Rock magnetic properties and paleoenvironmental implications of an 8-Ma Late Cenozoic terrigenous succession from the northern Tian Shan foreland basin, northwestern China

In the northern Tian Shan foreland basin, northwestern China, the thick Cenozoic terrigenous succession is crucial for paleoclimate–environmental reconstruction of the Asian interior. Here we present a detailed rock magnetic investigation on 245 samples from the ~1200-m-thick Neogene Taxi He section with a magnetostratigraphic age span of ca. 8.0 to 2.0Ma in the northern Tian Shan foreland basin. Our rock magnetic results indicate that the significant variations in composition, concentration and grain size of magnetic minerals occurred at ca. 6.0, 3.7 and 2.7Ma. The comparable compositions of rare earth elements (REEs) throughout the Neogene Taxi He section suggest no significant modification of the source materials during the interval between ca. 8.0 and 2.0Ma, and thus sediment provenance is not regarded as responsible for these observed variations in rock magnetic properties. Our further analyses show that the variations in magnetic properties of the Taxi He section are casually linked mainly with lithofacies transition due to range encroachment into foreland basin as well as climate aridification. Identified enhancement of aridification was chronologically constrained at ca. 6.0 and 2.7Ma. Such climate events are important archives for reconstructing the Late Cenozoic paleoclimatic history of the Asian interior.
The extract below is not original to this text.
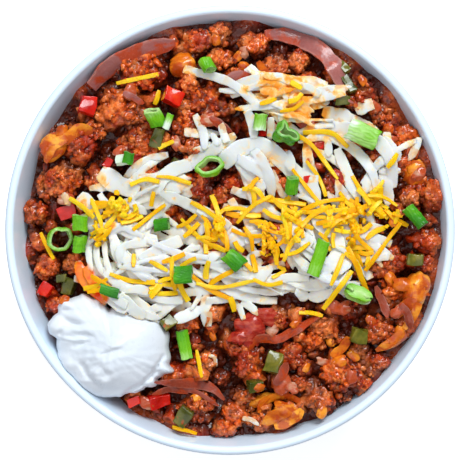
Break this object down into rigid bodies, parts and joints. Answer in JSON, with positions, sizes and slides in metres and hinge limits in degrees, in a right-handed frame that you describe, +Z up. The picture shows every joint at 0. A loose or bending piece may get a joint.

Further comparison between different paleoclimate records clearly indicates that magnetic parameters such as S−100mT are potentially effective proxy indices for paleoclimate–environmental reconstruction in the Tian Shan foreland basins and the nearby areas. •We study Late Cenozoic environmental change in the northern Tian Shan foreland.•We present a detailed rock magnetic analysis on the Neogene terrigenous sediments.•We assess the effects of sediment source, lithofacies and mineralogy alternation.•Late Cenozoic stepwise aridification history is inferred from rock magnetic data.